Let me be clear: while I have grave concerns about setting different levels of expected achievement among different subgroups of children, I do not have the expertise to argue pedagogically or scientifically why this may not a good thing. Psychologically and sociologically, though, I believe we are tip-toeing on thin ice to accept and write down on paper that some children achieve at higher levels than others and that the bar we are aiming for differs by who the child is. But you do have to own where you are in order to move forward. And perhaps that’s what this is all about.
And hey, on the positive side, state education officials are voluntarily reducing the “n-size” from 40 to 20. The “n-size” is how many children have to be in a subgroup before a school and/or district is held accountable for their progress. Lowering the n-size from 40 to 20 was unexpected and extremely satisfying (at least for me). How this will affect accountability is still a bit unclear as the full calculation of what means progress for a school is still being formulated.
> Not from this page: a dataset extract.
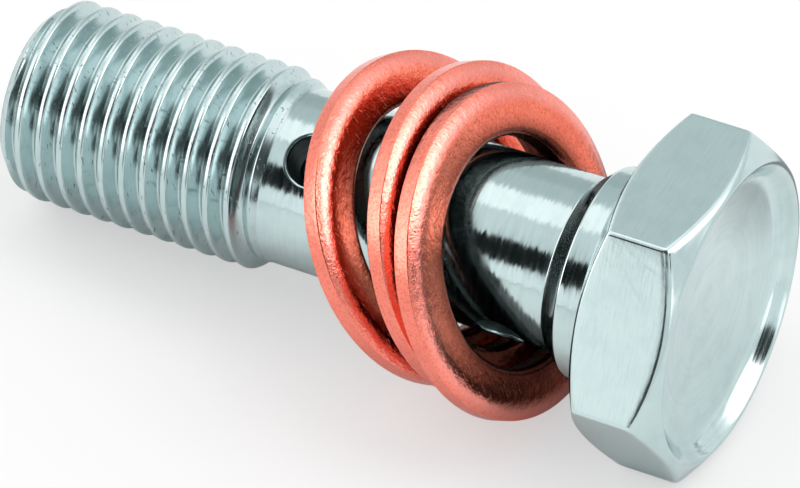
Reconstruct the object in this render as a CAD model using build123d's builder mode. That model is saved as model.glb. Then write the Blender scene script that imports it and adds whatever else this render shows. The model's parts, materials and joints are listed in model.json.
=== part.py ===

The Education Trust, an advocacy group championing excellent education for all students, appears to accept this methodology as the way to aggressively improve achievement among subgroups (and thus children typically left behind). The EdTrust has a good history of knowing what it is talking about where achievement of subgroups of children is concerned. So perhaps there is something to this.
It may be that this is the best way to start this ball rolling. While I am conflicted, and certainly do not have the answer to the best way to do this, I do believe that collectively our school community is capable of digesting this information and formulating a solid response. And while the ALSDE gave us only 6 days in which to comment, and did not provide all of the information necessary to form an opinion, there is still time for discussion.
Yes, we are all very busy and yes, this information can be difficult to understand. But I encourage you to take the time to try and understand it so that we can all avoid the pitfalls that befell AYP under NCLB.